C’est presque une loi d’airain : la chasse a ce don proprement hors du commun d’envoûter ses heureuses et consentantes victimes par le cœur, les sens et les instincts, que ni l’âge, ni les buissons creux ne peuvent entamer. Cette qualité de victime consentante, notre ami Jean-Noël Cardoux l’endosse à merveille, lui qui arpente bois, plaines et marais depuis plus de 50 ans, lui qui préside aux destinées du groupe Chasse au Sénat, défendant avec constance et intelligence notre passion en ces temps si troublés, lui qui prolonge ses joies cynégétiques en nous livrant des récits toujours de solides factures.
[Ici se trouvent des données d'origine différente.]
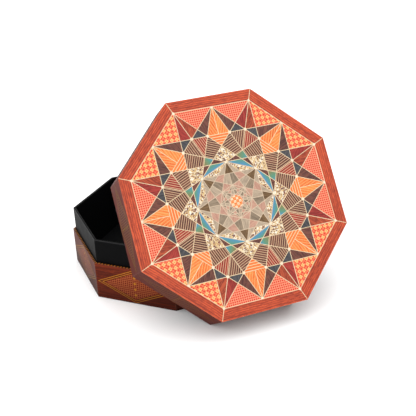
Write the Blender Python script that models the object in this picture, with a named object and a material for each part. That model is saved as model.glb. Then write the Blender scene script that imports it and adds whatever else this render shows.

Nous avions apprécié il y a deux ans Au Rythme des marées (récompensé par le prix littéraire Jours de Chasse). Entre Loire et Sologne, sa dernière livraison, est de la même veine, rehaussée – et de quelle manière ! – par le trait plein de poésie d’Arnaud Fréminet. À mille coudées du fashionable brocardé par, entres autres, Elzéar Blaze, Jean-Noël Cardoux jette un regard nostalgique, dans un style toujours enlevé, sur ‘‘ses’’ lieux où il a tant traîné ses guêtres. On y côtoie des canards (pour lesquels il voue une grande passion), des bécasses, des chiens (en particulier un labrador retrouvé grâce à un pendule !), des personnages retors, une femme passionnée (la sienne !) qui fait une passée avec un pied dans le plâtre… C’est encore une plongée dans l’histoire, avec la propriété de Béthune-Sully… Il fait quelques infidélités à ces deux régions pour nous emmener à Cuba et une levée d’étang pour le moins particulière, une escapade au Rwanda. On parle encore de trompes, de vénerie… Que Jean-Noël Cardoux soit nostalgique de cette époque bénie de la chasse, c’est un fait, mais il est à cent lieues de nous livrer un fatalisme de mauvais aloi, fustigeant la bien-pensance actuelle, montrant sans relâche que « la chasse est bien autre chose qu’une course au tableau ou au trophée » et qu’elle ne pourra perdurer que si elle est pratiquée avec passion et sagesse.  

Éditions de la Croix du Loup, 158 pages, 39 €.